Mancano pochi giorni al voto europeo che tutti vogliono “fatidico” e vedremo se sarà davvero così. In Italia non si possono divulgare i sondaggi, ma nel resto d’Europa lo si può fare per cui circolano anche da noi senza restrizioni. Con l’incognita di un astensionismo che ultimamente è dato in crescita, non si sa quanto possano essere affidabili. Del resto, non c’è da stupirsi in presenza di una campagna elettorale che sembra fatta per convincere la gente che c’è posto solo per gli invasati seguaci di questa o quella setta politica. Qualche eccezione naturalmente c’è, ma è molto limitata e trova scarso spazio per arrivare alle persone che si recheranno alle urne.
Azzardarsi a prevedere come andrà a finire è più che rischioso, per cui ci limitiamo a registrare qualche elemento che viene dato più o meno per acquisito. Il primo è che a livello europeo la maggioranza rimarrà nelle mani dell’alleanza PPE, socialisti e liberali, al più con qualche innesto occasionale giusto per metterla al riparo da qualche scivolata di franchi tiratori. Le destre dovrebbero accrescere i seggi, ma non in modo tale da poter esprimere un’alternativa al quadro attuale.
Dedurne che tutto rimarrà più o meno come prima sarebbe sbagliato. I giochi a livello UE sono complicati perché, come abbiamo spiegato più volte, mettono insieme le dinamiche del consiglio dei capi di governo con quelle del parlamento e per di più si intrecceranno con l’evoluzione del quadro internazionale (guerra Israele-Hamas, situazione in Ucraina, valutazione del nuovo imperialismo cinese e anche del ruolo che vorrà giocare l’India). Dunque non è la semplice aritmetica dei partiti rappresentati nel parlamento di Bruxelles a risultare decisiva.

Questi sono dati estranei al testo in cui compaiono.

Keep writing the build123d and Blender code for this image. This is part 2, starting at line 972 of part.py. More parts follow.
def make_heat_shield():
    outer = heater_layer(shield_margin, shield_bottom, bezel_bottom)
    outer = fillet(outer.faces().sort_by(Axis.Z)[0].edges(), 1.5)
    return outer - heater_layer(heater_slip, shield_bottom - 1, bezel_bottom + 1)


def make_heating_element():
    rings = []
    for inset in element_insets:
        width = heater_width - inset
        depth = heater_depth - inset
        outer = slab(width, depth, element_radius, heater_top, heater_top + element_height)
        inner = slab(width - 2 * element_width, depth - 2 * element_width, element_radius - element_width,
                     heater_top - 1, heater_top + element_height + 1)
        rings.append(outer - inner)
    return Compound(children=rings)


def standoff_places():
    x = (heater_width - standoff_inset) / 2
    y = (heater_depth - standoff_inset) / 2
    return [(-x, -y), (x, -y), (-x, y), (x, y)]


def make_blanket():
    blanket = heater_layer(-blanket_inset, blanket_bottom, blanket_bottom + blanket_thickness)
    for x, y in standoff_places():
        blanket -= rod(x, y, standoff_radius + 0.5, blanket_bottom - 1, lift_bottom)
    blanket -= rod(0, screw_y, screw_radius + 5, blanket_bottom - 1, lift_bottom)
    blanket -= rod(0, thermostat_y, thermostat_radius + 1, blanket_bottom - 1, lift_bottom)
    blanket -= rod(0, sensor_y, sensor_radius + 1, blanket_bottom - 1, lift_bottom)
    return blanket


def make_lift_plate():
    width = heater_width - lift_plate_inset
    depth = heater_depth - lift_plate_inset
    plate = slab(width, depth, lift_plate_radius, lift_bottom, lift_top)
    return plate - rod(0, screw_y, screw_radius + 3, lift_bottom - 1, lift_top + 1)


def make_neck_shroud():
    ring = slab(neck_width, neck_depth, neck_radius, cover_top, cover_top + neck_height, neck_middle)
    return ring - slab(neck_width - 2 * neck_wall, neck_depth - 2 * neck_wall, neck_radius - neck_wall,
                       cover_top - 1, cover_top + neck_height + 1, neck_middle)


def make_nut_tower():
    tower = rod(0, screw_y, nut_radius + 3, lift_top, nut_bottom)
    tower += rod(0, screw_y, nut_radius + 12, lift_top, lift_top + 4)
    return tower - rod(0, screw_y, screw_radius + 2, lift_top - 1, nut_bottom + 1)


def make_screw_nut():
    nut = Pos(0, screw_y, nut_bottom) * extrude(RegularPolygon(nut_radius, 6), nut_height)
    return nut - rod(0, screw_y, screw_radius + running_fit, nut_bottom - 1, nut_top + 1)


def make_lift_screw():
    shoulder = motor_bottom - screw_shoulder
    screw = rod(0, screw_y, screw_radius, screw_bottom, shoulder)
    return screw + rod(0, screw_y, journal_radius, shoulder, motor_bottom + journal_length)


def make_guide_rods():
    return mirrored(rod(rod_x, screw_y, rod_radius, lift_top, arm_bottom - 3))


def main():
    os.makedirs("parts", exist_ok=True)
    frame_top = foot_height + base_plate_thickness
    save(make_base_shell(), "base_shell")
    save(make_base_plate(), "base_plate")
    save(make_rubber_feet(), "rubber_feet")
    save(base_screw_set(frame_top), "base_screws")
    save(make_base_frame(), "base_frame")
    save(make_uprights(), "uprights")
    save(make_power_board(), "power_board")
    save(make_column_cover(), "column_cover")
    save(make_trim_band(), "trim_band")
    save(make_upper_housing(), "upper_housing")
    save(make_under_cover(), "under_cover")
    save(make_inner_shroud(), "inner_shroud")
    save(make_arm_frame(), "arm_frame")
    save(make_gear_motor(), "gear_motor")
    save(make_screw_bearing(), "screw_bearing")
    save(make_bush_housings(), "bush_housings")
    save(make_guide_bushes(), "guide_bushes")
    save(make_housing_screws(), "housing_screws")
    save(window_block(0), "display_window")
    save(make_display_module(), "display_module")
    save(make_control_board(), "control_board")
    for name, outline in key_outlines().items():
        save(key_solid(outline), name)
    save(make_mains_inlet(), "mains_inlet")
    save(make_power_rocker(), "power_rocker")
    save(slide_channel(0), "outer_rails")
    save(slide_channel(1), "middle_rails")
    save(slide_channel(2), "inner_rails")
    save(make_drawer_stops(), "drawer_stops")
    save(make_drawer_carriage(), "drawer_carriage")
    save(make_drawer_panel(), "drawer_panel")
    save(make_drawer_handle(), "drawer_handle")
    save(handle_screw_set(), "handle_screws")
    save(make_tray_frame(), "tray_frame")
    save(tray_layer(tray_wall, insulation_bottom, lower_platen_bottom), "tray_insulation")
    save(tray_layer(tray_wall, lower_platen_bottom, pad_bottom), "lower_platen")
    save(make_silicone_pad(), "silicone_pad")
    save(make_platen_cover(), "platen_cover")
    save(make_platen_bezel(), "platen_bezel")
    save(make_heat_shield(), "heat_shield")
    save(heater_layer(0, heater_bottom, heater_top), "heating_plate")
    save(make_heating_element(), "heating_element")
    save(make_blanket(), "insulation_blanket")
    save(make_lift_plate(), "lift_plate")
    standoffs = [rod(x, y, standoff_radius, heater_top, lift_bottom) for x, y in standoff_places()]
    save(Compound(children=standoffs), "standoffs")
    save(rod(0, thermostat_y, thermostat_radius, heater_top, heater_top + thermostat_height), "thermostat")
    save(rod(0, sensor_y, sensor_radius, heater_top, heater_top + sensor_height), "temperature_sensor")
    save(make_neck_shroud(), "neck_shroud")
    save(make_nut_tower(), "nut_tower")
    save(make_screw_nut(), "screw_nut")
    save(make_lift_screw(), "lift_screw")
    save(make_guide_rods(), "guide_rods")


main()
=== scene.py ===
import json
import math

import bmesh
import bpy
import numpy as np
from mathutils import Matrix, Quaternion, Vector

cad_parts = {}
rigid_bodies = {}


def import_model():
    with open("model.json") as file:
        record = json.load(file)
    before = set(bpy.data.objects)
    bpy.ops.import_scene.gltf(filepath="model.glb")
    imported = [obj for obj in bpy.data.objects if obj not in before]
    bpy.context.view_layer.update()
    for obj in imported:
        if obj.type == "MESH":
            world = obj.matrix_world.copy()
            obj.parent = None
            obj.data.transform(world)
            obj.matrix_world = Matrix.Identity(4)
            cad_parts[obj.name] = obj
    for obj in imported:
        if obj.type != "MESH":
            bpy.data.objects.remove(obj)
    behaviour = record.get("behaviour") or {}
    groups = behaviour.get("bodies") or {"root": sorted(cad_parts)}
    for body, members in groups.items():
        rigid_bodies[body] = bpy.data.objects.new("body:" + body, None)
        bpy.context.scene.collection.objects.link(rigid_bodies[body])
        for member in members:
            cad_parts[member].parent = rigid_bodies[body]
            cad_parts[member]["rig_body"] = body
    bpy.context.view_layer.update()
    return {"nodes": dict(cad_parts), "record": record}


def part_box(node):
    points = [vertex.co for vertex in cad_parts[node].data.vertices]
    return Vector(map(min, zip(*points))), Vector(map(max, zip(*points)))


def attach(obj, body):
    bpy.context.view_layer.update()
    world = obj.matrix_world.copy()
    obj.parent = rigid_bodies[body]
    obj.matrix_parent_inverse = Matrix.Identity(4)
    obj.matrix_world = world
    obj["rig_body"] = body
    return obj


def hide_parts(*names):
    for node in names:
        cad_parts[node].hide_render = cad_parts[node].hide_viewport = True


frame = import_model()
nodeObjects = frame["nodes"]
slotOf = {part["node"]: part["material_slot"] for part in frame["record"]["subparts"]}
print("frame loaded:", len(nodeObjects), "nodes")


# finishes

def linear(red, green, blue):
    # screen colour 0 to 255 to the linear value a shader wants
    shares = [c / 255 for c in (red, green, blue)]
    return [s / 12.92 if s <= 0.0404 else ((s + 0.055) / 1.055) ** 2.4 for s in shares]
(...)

Si dà per scontato che non saranno riflessioni su questo quadro a determinare le scelte degli elettori italiani, quanto piuttosto il gradimento o meno per l’attuale configurazione dei partiti nostrani. Qui l’affare si complica, perché ancor più delle percentuali raccolte da ciascuna forza politica, che certo avranno il loro peso, saranno importanti i flussi elettorali, cioè gli eventuali spostamenti di consensi da un partito all’altro. Facciamo alcuni esempi banali. I voti moderati presenti nel destra-centro rimarranno dove si trovano, cioè non abbandoneranno la scelta per FdI di governo o, irritati dalle impennate comiziesche della campagna elettorale, si sposteranno su FI, sui partiti di centro, o confluiranno nell’astensione? All’opposto il riformismo presente a sinistra, che pure aveva una sua tradizione, rimarrà nonostante tutto nel PD della Schlein movimentista, oppure si sposterà verso il centro di Calenda e Renzi, oppure ancora anche in questo caso sceglierà l’astensione? La Lega vedrà ridimensionarsi una sua tradizione “governativa”, oppure Salvini la rimpiazzerà con il consenso agli estremismi di Borghi e Vannacci? E i voti dei Cinque Stelle si manterranno in quell’area oppure emigreranno verso altri lidi?
Le tecniche di analisi elettorale sono oggi sofisticate e riescono con una certa precisione a fotografare questi flussi. Siccome si tratta di calcoli piuttosto tecnici non traspariranno nelle letture che i vari partiti faranno dei risultati delle urne: a meno di terremoti che al momento non si ipotizzano finirà come al solito che ogni partito si dipingerà più o meno come chi ha ottenuto un risultato fra il buono e il soddisfacente. Altra cosa saranno invece i conti che verranno fatti nei gruppi dirigenti delle forze politiche e nelle lotte fra di esse. Ci sono leadership che potrebbero incrinarsi o saltare, equilibri nella distribuzione dei ruoli apicali che potrebbero essere rivisti, ma anche, perché no, soggetti che potrebbero consolidare la loro presenza. Quest’ultimo aspetto vale soprattutto per la galassia centrista, che affronta davvero una prova del fuoco.
In maniera simile accadrà anche per i raggruppamenti più marginali: di nuovo non è la loro eventuale sconfitta sotto la soglia di sbarramento ad essere in questione (la si dà per scontata), ma la misura della loro presa sulla pubblica opinione, visto per esempio il sostegno che liste come quella di Santoro hanno avuto da una fetta non piccola, né secondaria, del sistema mediatico.
Tutto questo dovrà essere parametrato sui risultati delle amministrative: come andrà in contesti importanti come la regione Piemonte, o in città come Bari, Firenze, Modena, aprirà sicuramente ulteriori spazi e occasioni per disegnare gli equilibri del ceto politico italiano. Sempre nell’ottica di nuove tornate elettorali che arriveranno fra autunno-inverno e nuovo anno. Perché a non finire mai in Italia, oltre agli esami, sono le tornate elettorali.